» **Task material**
>>>>

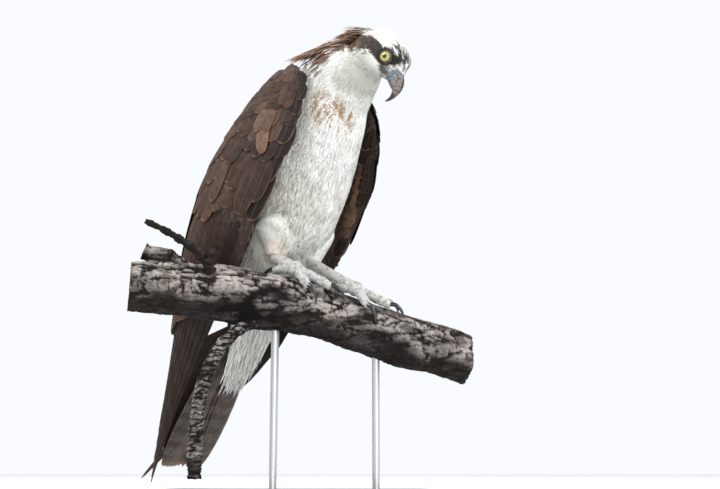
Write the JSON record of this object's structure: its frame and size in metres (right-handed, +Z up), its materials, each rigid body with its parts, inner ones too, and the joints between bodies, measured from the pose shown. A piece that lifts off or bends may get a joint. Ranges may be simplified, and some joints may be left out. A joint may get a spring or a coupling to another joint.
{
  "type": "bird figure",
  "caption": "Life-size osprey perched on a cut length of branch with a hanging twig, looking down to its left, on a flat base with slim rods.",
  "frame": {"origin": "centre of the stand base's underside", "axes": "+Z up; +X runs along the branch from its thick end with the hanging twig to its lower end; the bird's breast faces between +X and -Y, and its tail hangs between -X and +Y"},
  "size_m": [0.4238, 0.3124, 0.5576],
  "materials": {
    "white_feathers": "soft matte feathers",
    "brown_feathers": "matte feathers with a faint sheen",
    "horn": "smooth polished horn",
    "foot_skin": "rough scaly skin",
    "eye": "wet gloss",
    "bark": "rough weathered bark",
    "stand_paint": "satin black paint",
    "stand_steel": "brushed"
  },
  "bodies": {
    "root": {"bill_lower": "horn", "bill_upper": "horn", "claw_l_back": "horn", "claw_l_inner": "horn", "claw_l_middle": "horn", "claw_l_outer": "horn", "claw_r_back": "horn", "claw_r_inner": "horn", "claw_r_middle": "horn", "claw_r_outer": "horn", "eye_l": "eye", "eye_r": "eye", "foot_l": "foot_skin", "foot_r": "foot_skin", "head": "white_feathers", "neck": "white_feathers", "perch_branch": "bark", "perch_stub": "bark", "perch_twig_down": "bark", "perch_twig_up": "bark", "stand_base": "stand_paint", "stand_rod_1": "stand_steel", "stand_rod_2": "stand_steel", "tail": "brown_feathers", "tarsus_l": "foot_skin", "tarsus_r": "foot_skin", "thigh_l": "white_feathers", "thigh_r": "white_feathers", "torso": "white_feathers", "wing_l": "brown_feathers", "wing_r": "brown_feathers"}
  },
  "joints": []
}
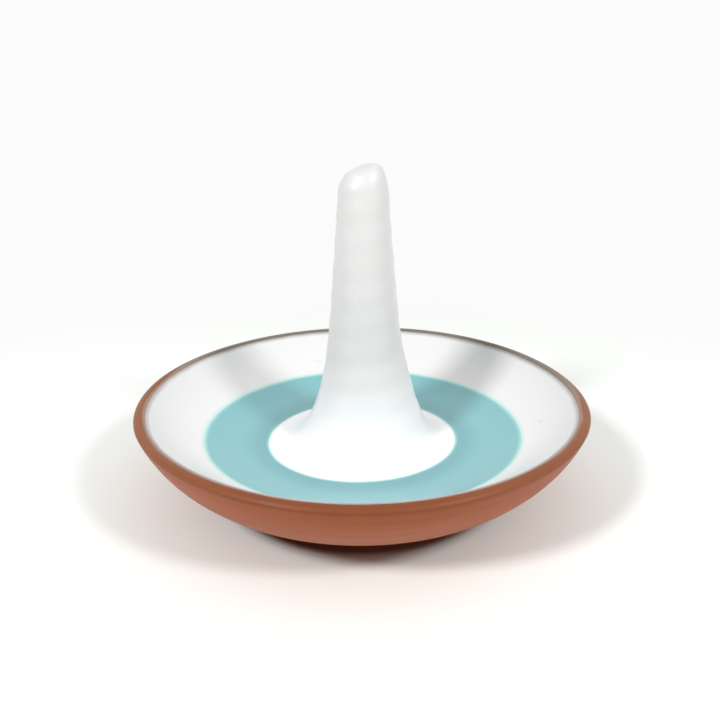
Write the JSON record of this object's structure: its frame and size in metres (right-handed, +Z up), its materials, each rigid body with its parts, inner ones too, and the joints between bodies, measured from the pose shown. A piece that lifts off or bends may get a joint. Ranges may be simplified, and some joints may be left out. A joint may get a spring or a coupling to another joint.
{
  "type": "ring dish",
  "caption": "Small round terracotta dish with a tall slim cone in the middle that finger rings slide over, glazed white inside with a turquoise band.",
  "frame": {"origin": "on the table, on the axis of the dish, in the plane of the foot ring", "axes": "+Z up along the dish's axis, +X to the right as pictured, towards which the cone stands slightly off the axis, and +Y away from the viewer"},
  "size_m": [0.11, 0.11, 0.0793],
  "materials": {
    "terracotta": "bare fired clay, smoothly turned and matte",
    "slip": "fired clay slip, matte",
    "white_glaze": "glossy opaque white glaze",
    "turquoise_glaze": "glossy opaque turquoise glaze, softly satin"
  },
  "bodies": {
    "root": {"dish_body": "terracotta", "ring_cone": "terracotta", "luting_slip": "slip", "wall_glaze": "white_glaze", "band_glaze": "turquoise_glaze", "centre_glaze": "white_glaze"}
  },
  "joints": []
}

<<<<
>>>>

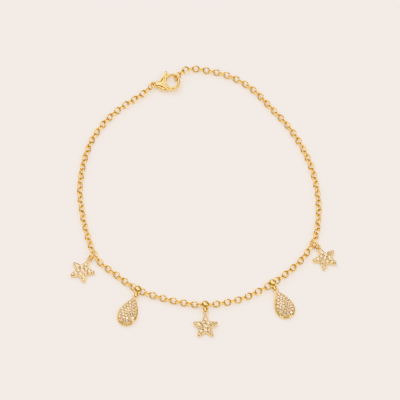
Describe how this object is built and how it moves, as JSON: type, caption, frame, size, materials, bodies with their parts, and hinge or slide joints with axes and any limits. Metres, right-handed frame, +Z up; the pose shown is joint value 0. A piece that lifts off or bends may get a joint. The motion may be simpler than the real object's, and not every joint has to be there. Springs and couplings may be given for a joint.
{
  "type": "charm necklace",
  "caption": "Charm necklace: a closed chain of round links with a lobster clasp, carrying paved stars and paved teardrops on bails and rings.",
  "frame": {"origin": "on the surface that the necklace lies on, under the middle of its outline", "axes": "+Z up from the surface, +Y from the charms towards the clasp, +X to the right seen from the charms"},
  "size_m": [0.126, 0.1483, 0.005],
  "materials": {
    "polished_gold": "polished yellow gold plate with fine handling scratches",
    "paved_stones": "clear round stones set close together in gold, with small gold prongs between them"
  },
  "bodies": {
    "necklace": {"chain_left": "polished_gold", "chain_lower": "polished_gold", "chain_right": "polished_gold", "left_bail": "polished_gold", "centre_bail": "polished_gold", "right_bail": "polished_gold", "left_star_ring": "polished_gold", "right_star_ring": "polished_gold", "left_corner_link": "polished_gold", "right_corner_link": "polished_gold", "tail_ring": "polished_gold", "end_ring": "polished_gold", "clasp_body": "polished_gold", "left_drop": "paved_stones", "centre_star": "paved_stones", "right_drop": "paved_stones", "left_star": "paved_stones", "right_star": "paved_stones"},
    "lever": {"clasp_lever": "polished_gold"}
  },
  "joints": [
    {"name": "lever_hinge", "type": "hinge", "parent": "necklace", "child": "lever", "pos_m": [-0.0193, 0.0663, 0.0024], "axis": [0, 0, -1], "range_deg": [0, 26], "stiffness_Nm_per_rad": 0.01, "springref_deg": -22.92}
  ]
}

<<<<

» **Task objective**
Report the number of lines in the entries above that include the word "type" and add nothing to it.

» **Result of this task**
5